This malicious software represents a very real, systemwide national security problem in our electric power system.
But this should take no one by surprise. The inability of the electric power sector to keep up with even rudimentary information technology upgrades has left us vulnerable across the board to attacks from foreign nations and bored teenagers alike.
For example, a few years ago a Google Earth document was widely distributed with the entire US transmission system mapped out, including substations and major transmission lines. The document had made to a variety of countries through Google Earth’s forum system before Google finally banned the file from its systems. However, files like these, once created, continue to exist in the hard drives of hundreds of users across the world.
It is clear that we are entering an era where security “most of the time” will not be good enough. Not only will we have to find ways to better manage our information technology systems, but we will also have to make our infrastructure more resistant to attack at a fundamental level.

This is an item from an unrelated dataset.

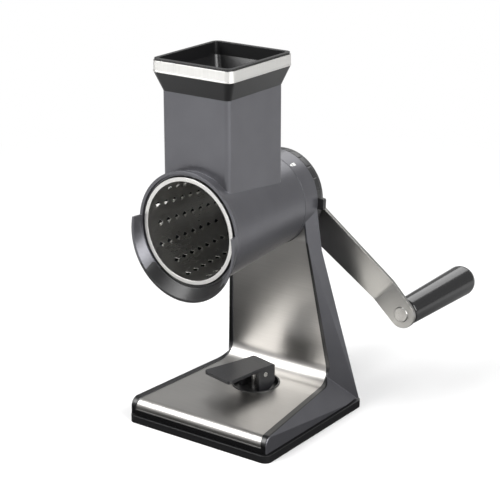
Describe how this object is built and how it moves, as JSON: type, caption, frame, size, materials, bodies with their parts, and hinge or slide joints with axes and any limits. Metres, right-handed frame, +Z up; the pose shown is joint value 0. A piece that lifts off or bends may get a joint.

Knowledge is increasingly becoming the ammunition in this battle, as opposed to nuclear or chemical weapons. As “A Nation At Risk” outlined in 1983, the greatest national security danger that we face is the deterioration of our education system and our inability to keep up with other nations in this regard:
“If an unfriendly foreign power had attempted to impose on America the mediocre educational performance that exists today, we might well have viewed it as an act of war. As it stands, we have allowed this to happen to ourselves. We have even squandered the gains in student achievement made in the wake of the Sputnik challenge. Moreover, we have dismantled essential support systems which helped make those gains possible. We have, in effect, been committing an act of unthinking, unilateral educational disarmament.”
Over the long term, the only way to ensure our national security in information technology will be to hold a systematic advantage in knowledge and innovation.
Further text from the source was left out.